According to IDEAS/RePEc, Algan ranks among the top 3% of economists in terms of his research. Key findings of research include the following:

- Differences in inherited trust explain a substantial share of the differences in per capita incomes between countries (with Pierre Cahuc); the strength of that result was later questioned by Müller, Torgler, and Uslaner (2012).
- Government regulation is strongly negatively correlated with measures of trust, suggesting that distrust creates public demand for regulation and regulation in turn discourages the formation of trust (with Cahuc, Philippe Aghion, Andrei Shleifer).
- In France, (Germany) and the UK, the gap between natives and immigrants in terms of educational achievement decreases over generations, though overall in all three countries the labour market performance of most immigrant groups as well as their descendants is generally worse than that of natives, even if differences in education, regional allocation and experience are taken into account (with Christian Dustmann, Albrecht Glitz and Alan Manning).

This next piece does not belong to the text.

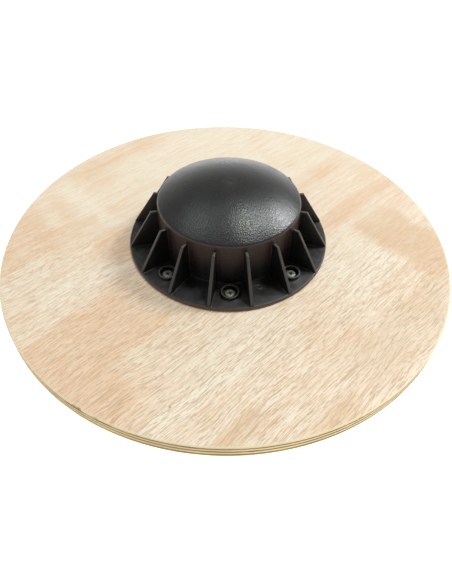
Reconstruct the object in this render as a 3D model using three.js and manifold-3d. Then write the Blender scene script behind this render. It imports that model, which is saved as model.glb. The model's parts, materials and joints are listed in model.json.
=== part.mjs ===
// Round balance board: a plywood disc with a domed rocker foot screwed to its underside.
// It lies the way it is stored, on its standing face, with the foot pointing up.
// Millimetres. +Z is up and runs through the top of the dome. The origin is the centre
// of the standing face. The first screw is on the -Y side.
import * as THREE from "three";
import * as BufferGeometryUtils from "three/addons/utils/BufferGeometryUtils.js";
import Module from "manifold-3d";

const wasm = await Module();
wasm.setup();

// Board: seven plies, listed from the standing face up to the foot side.
const BOARD_RADIUS = 200;
const BOARD_SEGMENTS = 72;
const PLIES = [
  { name: "standing_face_veneer", thickness: 1.4, slot: "face_veneer" },
  { name: "cross_ply_lower", thickness: 2.0, slot: "cross_grain_ply" },
  { name: "long_ply_lower", thickness: 2.2, slot: "long_grain_ply" },
  { name: "cross_ply_middle", thickness: 1.9, slot: "cross_grain_ply" },
  { name: "long_ply_upper", thickness: 1.8, slot: "long_grain_ply" },
  { name: "cross_ply_upper", thickness: 1.8, slot: "cross_grain_ply" },
  { name: "foot_side_veneer", thickness: 0.9, slot: "face_veneer" },
];
const UNDRILLED_PLIES = 1;
const BOARD_THICKNESS = PLIES.reduce((sum, ply) => sum + ply.thickness, 0);

// Rocker foot: flange, drum and dome in one moulding. Heights are above the board.
const ROUND_SEGMENTS = 48;
const FLANGE_RADIUS = 90;
const FLANGE_THICKNESS = 3.5;
const DRUM_RADIUS = 62.5;
const DOME_EDGE_HEIGHT = 43.7;
const DOME_EDGE_FILLET = 2.8;
const DOME_EDGE_FILLET_TURN = THREE.MathUtils.degToRad(60);
const DOME_HEIGHT = 62;
const DOME_STEPS = 8;
const FILLET_STEPS = 2;
const DRUM_WALL = 3;
const DOME_WALL = 4;

// Stiffening inside the foot: radial webs, a ring and a centre tube.
const WEB_COUNT = 8;
const WEB_THICKNESS = 2.4;
const RING_RADIUS = 36;
const TUBE_RADIUS = 12;

// Gussets round the drum, and screw bosses in every second bay between them.
const GUSSET_COUNT = 16;
const GUSSET_THICKNESS = 2.8;
const GUSSET_TOP = { radius: 68.5, height: 40 };
const GUSSET_TOE = { radius: 89.3, height: 4.9 };
const SCREW_COUNT = 8;
const SCREW_CIRCLE_RADIUS = 74;
const BOSS = { outerRadius: 7.75, innerRadius: 6.25, height: 7, floor: 2.6 };
const BOSS_SEGMENTS = 24;

// Pan-head wood screws, 4.2 mm.
const SCREW = { radius: 2.1, tipLength: 3.5, length: 11.8 };
const SCREW_HEAD = { radius: 4.4, height: 2.3, rimHeight: 1, crownRadius: 3.1 };
const SCREW_SEGMENTS = 16;
const CLEARANCE = 0.3;
const CUT_OVERLAP = 1;
const MERGE_DISTANCE = 1e-4;

const FRONT = -Math.PI / 2;
const SCREW_STEP = (2 * Math.PI) / SCREW_COUNT;
const GUSSET_STEP = (2 * Math.PI) / GUSSET_COUNT;

const MATERIALS = {
  face_veneer: { color: 0xe4cfae, roughness: 0.6, metalness: 0 },
  long_grain_ply: { color: 0xd8c49c, roughness: 0.75, metalness: 0 },
  cross_grain_ply: { color: 0x9a7f58, roughness: 0.85, metalness: 0 },
  black_plastic: { color: 0x17181a, roughness: 0.4, metalness: 0 },
  zinc_screw: { color: 0x8c8f88, roughness: 0.35, metalness: 1 },
};

const part = new THREE.Group();

function addPiece(name, slot, geometry) {
  const mesh = new THREE.Mesh(geometry, new THREE.MeshStandardMaterial(MATERIALS[slot]));
  mesh.name = name;
  part.add(mesh);
}

// A solid turned about +Z from [radius, height] points, listed from the bottom outwards and up.
function turned(points, segments) {
  const profile = points.map(([radius, height]) => new THREE.Vector2(radius, height));
  return new THREE.LatheGeometry(profile, segments).rotateX(Math.PI / 2);
}

function disc(radius, bottom, top, segments) {
  return turned([[0, bottom], [radius, bottom], [radius, top], [0, top]], segments);
}

function ring(innerRadius, outerRadius, bottom, top, segments) {
  const corners = [
    [innerRadius, bottom], [outerRadius, bottom], [outerRadius, top], [innerRadius, top],
    [innerRadius, bottom],
  ];
  return turned(corners, segments);
}

// A solid for cutting and joining, without the lathe's flat triangles on the axis.
function solid(geometry) {
  const bare = geometry.clone();
  bare.deleteAttribute("normal");
  bare.deleteAttribute("uv");
  const merged = BufferGeometryUtils.mergeVertices(bare, MERGE_DISTANCE);
  const corners = merged.index.array;
  const triangles = [];
  for (let first = 0; first < corners.length; first += 3) {
    const [a, b, c] = corners.slice(first, first + 3);
    if (a !== b && b !== c && c !== a) {
      triangles.push(a, b, c);
    }
  }
  return new wasm.Manifold(new wasm.Mesh({
    numProp: 3,
    vertProperties: Float32Array.from(merged.attributes.position.array),
    triVerts: Uint32Array.from(triangles),
  }));
}

function fromSolid(body) {
  const mesh = body.getMesh();
  const geometry = new THREE.BufferGeometry();
  geometry.setAttribute("position", new THREE.BufferAttribute(mesh.vertProperties, 3));
  geometry.setIndex(new THREE.BufferAttribute(mesh.triVerts, 1));
  return geometry;
}

function atScrew(geometry, index) {
  const angle = FRONT + index * SCREW_STEP;
  const x = SCREW_CIRCLE_RADIUS * Math.cos(angle);
  const y = SCREW_CIRCLE_RADIUS * Math.sin(angle);
  return geometry.translate(x, y, 0);
}

// A flat plate standing on a radius: an outline in [radius, height], centred on the angle.
function radialPlate(outline, thickness, angle) {
  const shape = new THREE.Shape(outline.map(([radius, height]) => new THREE.Vector2(radius, height)));
  const plate = new THREE.ExtrudeGeometry(shape, { depth: thickness, bevelEnabled: false });
  return plate.translate(0, 0, -thickness / 2).rotateX(Math.PI / 2).rotateZ(angle);
}

// Dome points from its edge to its top, for a dome of this edge radius and edge and top heights.
function domeArc(edgeRadius, edgeHeight, topHeight) {
  const rise = topHeight - edgeHeight;
  const sphereRadius = (edgeRadius ** 2 + rise ** 2) / (2 * rise);
  const edgeAngle = Math.asin(edgeRadius / sphereRadius);
  const points = [];
  for (let step = 0; step <= DOME_STEPS; step += 1) {
    const angle = edgeAngle * (1 - step / DOME_STEPS);
    const drop = sphereRadius * (1 - Math.cos(angle));
    points.push([sphereRadius * Math.sin(angle), topHeight - drop]);
  }
  points[DOME_STEPS][0] = 0;
  return points;
}

function filletArc(edgeRadius, edgeHeight, fillet, turn) {
  const points = [];
  for (let step = 0; step < FILLET_STEPS; step += 1) {
    const angle = (turn * step) / FILLET_STEPS;
    const inset = fillet * (1 - Math.cos(angle));
    points.push([edgeRadius - inset, edgeHeight + fillet * Math.sin(angle)]);
  }
  return points;
}

function buildPlies() {
  let bottom = 0;
  PLIES.forEach((ply, index) => {
    const top = bottom + ply.thickness;
    let body = solid(disc(BOARD_RADIUS, bottom, top, BOARD_SEGMENTS));
    if (index >= UNDRILLED_PLIES) {
      for (let screw = 0; screw < SCREW_COUNT; screw += 1) {
        const radius = SCREW.radius + CLEARANCE;
        const drill = disc(radius, bottom - CUT_OVERLAP, top + CUT_OVERLAP, SCREW_SEGMENTS);
        body = body.subtract(solid(atScrew(drill, screw)));
      }
    }
    addPiece(ply.name, ply.slot, fromSolid(body));
    bottom = top;
  });
}

function footShell() {
  const base = BOARD_THICKNESS;
  const edge = base + DOME_EDGE_HEIGHT;
  const domeRadius = DRUM_RADIUS - DOME_EDGE_FILLET * (1 - Math.cos(DOME_EDGE_FILLET_TURN));
  const domeEdge = edge + DOME_EDGE_FILLET * Math.sin(DOME_EDGE_FILLET_TURN);
  const outside = [
    [0, base],
    [FLANGE_RADIUS, base],
    [FLANGE_RADIUS, base + FLANGE_THICKNESS],
    [DRUM_RADIUS, base + FLANGE_THICKNESS],
    ...filletArc(DRUM_RADIUS, edge, DOME_EDGE_FILLET, DOME_EDGE_FILLET_TURN),
    ...domeArc(domeRadius, domeEdge, base + DOME_HEIGHT),
  ];
  const hollowRadius = DRUM_RADIUS - DRUM_WALL;
  const hollow = [
    [0, base - CUT_OVERLAP],
    [hollowRadius, base - CUT_OVERLAP],
    ...domeArc(hollowRadius, edge, base + DOME_HEIGHT - DOME_WALL),
  ];
  const filled = solid(turned(outside, ROUND_SEGMENTS));
  return { filled, shell: filled.subtract(solid(turned(hollow, ROUND_SEGMENTS))) };
}

// The webs, ring and tube stop at the board and merge into the inside of the dome.
function footStiffening(filled) {
  const base = BOARD_THICKNESS;
  const top = base + DOME_HEIGHT;
  const half = WEB_THICKNESS / 2;
  const reach = DRUM_RADIUS - DRUM_WALL + CUT_OVERLAP;
  const outline = [[TUBE_RADIUS, base], [reach, base], [reach, top], [TUBE_RADIUS, top]];
  let webs = solid(ring(TUBE_RADIUS - half, TUBE_RADIUS + half, base, top, ROUND_SEGMENTS / 2));
  webs = webs.add(solid(ring(RING_RADIUS - half, RING_RADIUS + half, base, top, ROUND_SEGMENTS)));
  for (let web = 0; web < WEB_COUNT; web += 1) {
    const angle = FRONT + (web * 2 * Math.PI) / WEB_COUNT;
    webs = webs.add(solid(radialPlate(outline, WEB_THICKNESS, angle)));
  }
  return webs.intersect(filled);
}

function gusset(index) {
  const base = BOARD_THICKNESS;
  const root = DRUM_RADIUS - DRUM_WALL / 2;
  const foot = base + FLANGE_THICKNESS / 2;
  const outline = [
    [root, foot],
    [GUSSET_TOE.radius, foot],
    [GUSSET_TOE.radius, base + GUSSET_TOE.height],
    [GUSSET_TOP.radius, base + GUSSET_TOP.height],
    [root, base + GUSSET_TOP.height],
  ];
  return solid(radialPlate(outline, GUSSET_THICKNESS, FRONT + (index + 0.5) * GUSSET_STEP));
}

function buildFoot() {
  const base = BOARD_THICKNESS;
  const { filled, shell } = footShell();
  let foot = shell.add(footStiffening(filled));
  for (let index = 0; index < GUSSET_COUNT; index += 1) {
    foot = foot.add(gusset(index));
  }
  for (let index = 0; index < SCREW_COUNT; index += 1) {
    const boss = disc(BOSS.outerRadius, base + CUT_OVERLAP, base + BOSS.height, BOSS_SEGMENTS);
    const recess = disc(BOSS.innerRadius, base + BOSS.floor, base + BOSS.height + CUT_OVERLAP,
      BOSS_SEGMENTS);
    const hole = disc(SCREW.radius + CLEARANCE, base - CUT_OVERLAP, base + BOSS.height,
      SCREW_SEGMENTS);
    foot = foot.add(solid(atScrew(boss, index)));
    foot = foot.subtract(solid(atScrew(recess, index)));
    foot = foot.subtract(solid(atScrew(hole, index)));
  }
  addPiece("rocker_foot", "black_plastic", fromSolid(foot));
}

function buildScrews() {
  const seat = BOARD_THICKNESS + BOSS.floor;
  const tip = seat - SCREW.length;
  const profile = [
    [0, tip],
    [SCREW.radius, tip + SCREW.tipLength],
    [SCREW.radius, seat],
    [SCREW_HEAD.radius, seat],
    [SCREW_HEAD.radius, seat + SCREW_HEAD.rimHeight],
    [SCREW_HEAD.crownRadius, seat + SCREW_HEAD.height],
    [0, seat + SCREW_HEAD.height],
  ];
  for (let index = 0; index < SCREW_COUNT; index += 1) {
    addPiece(`screw_${index + 1}`, "zinc_screw", atScrew(turned(profile, SCREW_SEGMENTS), index));
  }
}

buildPlies();
buildFoot();
buildScrews();

export default part;
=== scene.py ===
"""Looks for a round plywood balance board that lies with its domed rocker foot up.

Shapes are worked out in millimetres in the CAD frame and stored in metres. The CAD nodes
are replaced one for one by finer pieces: seven plies, the moulded foot and eight screws.
"""
import json
import math

import bmesh
import bpy
from mathutils import Matrix, Vector, noise


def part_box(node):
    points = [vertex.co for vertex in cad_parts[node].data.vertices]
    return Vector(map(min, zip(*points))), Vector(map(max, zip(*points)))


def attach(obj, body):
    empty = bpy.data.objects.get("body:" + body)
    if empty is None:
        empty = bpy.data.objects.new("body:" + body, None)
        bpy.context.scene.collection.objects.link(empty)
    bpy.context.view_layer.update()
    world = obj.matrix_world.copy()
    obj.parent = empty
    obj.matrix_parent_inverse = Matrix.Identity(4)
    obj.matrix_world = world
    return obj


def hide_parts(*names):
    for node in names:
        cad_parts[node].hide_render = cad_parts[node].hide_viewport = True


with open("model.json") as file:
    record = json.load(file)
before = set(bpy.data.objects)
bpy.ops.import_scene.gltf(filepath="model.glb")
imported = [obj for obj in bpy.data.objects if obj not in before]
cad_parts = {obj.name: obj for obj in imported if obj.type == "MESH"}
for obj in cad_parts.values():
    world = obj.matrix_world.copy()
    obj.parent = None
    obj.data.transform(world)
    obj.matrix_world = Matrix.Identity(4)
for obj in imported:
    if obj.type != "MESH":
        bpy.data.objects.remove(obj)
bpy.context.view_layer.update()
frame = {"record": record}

MM = 0.001
FRONT = math.radians(-90)

# Board. The plies' names run from the standing face up to the foot side.
PLIES = [
    "standing_face_veneer", "cross_ply_lower", "long_ply_lower", "cross_ply_middle",
    "long_ply_upper", "cross_ply_upper", "foot_side_veneer",
]
UNDRILLED_PLIES = 1
BOARD_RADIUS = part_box("foot_side_veneer")[1].x / MM
BOARD_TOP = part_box("foot_side_veneer")[1].z / MM
RIM_STEPS = 288
GRAIN_ANGLE = math.radians(42.5)
EASED_DEPTH = 0.75
EASED_WIDTH = 1.3
GLUE_GROOVE = 0.07
RIM_BAND = 4.0
HOLE_STEPS = 24
# How deep the saw left the rim rough, and how fast that changes around it.
END_GRAIN_ROUGHNESS, LONG_GRAIN_ROUGHNESS = 0.10, 0.05
RIM_NOISE_RADIUS = 90
# Small core voids at the rim: ply, azimuth and half-width in degrees, depth in mm.
VOIDS = [
    ("cross_ply_upper", -122.4, 1.5, 2.4),
    ("cross_ply_upper", -115.5, 1.9, 1.3),
    ("cross_ply_middle", -86.5, 0.8, 0.9),
    ("cross_ply_lower", 24.0, 1.1, 1.2),
    ("cross_ply_upper", 97.0, 1.4, 1.0),
    ("cross_ply_middle", 171.0, 0.9, 1.1),
]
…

- Compared to other social scientists, economists in the U.S. have generally much higher incomes, more individualist worldviews, and a confident view on economics' ability to solve the world's problems, creating a subjective sense of authority and entitlement that sustains economists' practical involvement in and influence over the economy (with Marion Fourcade and Etienne Ollion).

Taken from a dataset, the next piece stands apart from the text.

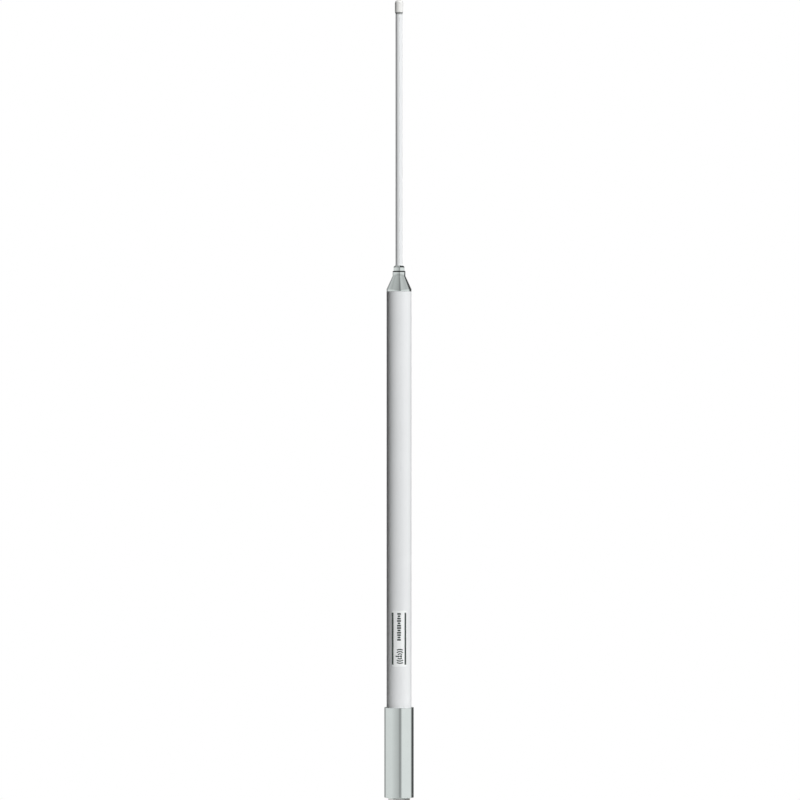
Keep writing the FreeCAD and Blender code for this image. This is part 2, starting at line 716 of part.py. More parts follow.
# The beads divide the wire's length inside the whip into equal stretches.
BEAD_STEP = f"(({WIRE_LENGTH} - whip_seat) / (bead_count + 1))"
beads = ring("radiator_beads", f"{WHIP_BASE} + {BEAD_STEP} - bead_length / 2", WIRE_HOLE,
             f"{WHIP_BORE} - bead_gap", "bead_length")
repeat(beads, "bead_count", BEAD_STEP)
piece(beads, "radiator_beads")

cap = turned("tip_cap", f"{WHIP_TOP} - cap_grip", [
    (WHIP_HOLE, "0"),
    (CAP_RADIUS, "0"),
    (CAP_RADIUS, "cap_height"),
    ("0", "cap_height"),
    ("0", "cap_grip"),
    (WHIP_HOLE, "cap_grip"),
])
cap_blank = cap.Tip
cap_face = cap_blank.Shape.BoundBox.ZMax
crown = [f"Edge{n}" for n, edge in enumerate(cap_blank.Shape.Edges, start=1)
         if edge.Closed and abs(edge.BoundBox.ZMin - cap_face) < 1e-6]
dome = cap.newObject("PartDesign::Fillet", "Fillet")
dome.Base = (cap_blank, crown)
bind(dome, "Radius", f"min({CAP_RADIUS} - cap_flat; cap_height - cap_flat)")
piece(cap, "tip_cap")

# ---- Check, then write ----

doc.recompute()
for thing in doc.Objects:
    if "Invalid" in thing.State or "Error" in thing.State:
        raise RuntimeError(f"{thing.Name} ({thing.Label}) failed: {thing.State}")
for thing in pieces:
    if thing.Shape.isNull() or not thing.Shape.isValid() or not thing.Shape.Solids:
        raise RuntimeError(f"{thing.Label} has no sound solid")
os.makedirs("parts", exist_ok=True)
for thing in pieces:
    thing.Shape.exportStep(os.path.join("parts", f"{thing.Label}.step"))
    box = thing.Shape.BoundBox
    print(f"{thing.Label:20s} solids {len(thing.Shape.Solids)} radius {max(box.XMax, box.YMax):6.2f} "
          f"z {box.ZMin:8.2f} to {box.ZMax:8.2f} volume {thing.Shape.Volume:10.1f}")
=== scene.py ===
"""Omnidirectional antenna: the visual model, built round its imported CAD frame."""
import json
import math

import bpy
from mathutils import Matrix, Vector


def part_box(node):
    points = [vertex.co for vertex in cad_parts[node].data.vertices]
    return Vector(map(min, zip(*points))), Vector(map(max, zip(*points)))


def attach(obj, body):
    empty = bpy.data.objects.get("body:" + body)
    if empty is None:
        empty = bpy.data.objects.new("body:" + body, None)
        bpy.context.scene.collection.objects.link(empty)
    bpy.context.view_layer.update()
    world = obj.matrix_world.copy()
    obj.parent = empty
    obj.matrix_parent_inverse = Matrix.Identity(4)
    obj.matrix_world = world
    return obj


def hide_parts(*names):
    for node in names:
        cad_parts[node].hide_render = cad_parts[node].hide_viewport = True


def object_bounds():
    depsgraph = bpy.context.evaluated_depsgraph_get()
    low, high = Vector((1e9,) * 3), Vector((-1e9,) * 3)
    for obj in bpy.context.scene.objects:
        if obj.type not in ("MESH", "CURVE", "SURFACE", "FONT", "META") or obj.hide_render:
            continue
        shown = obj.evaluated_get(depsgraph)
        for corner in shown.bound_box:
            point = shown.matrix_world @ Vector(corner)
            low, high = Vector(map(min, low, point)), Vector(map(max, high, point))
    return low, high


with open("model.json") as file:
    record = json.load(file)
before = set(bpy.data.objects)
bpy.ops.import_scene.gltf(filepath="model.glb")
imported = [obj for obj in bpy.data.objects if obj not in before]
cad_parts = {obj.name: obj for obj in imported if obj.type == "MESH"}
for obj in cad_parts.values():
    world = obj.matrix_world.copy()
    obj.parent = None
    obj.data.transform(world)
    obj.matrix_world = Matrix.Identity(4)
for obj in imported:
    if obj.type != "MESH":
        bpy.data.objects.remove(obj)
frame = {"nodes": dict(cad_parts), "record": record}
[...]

- Civic attitudes and the design of unemployment benefits and employment protection in OECD countries over the 1980s and 1990s are strongly correlated, suggesting that differences in civic virtue drive differences in labour market institutions (with Pierre Cahuc).
- Individuals with strong family ties are less geographically mobile, have lower wages and are more likely to be unemployed, and support more stringent labour market regulations (with Cahuc, Alberto Alesina, and Paola Giuliano).
- Public employment in the OECD countries is found to crowd out private sector employment, depresses labour force participation and increases unemployment (with Cahuc and André Zylberberg).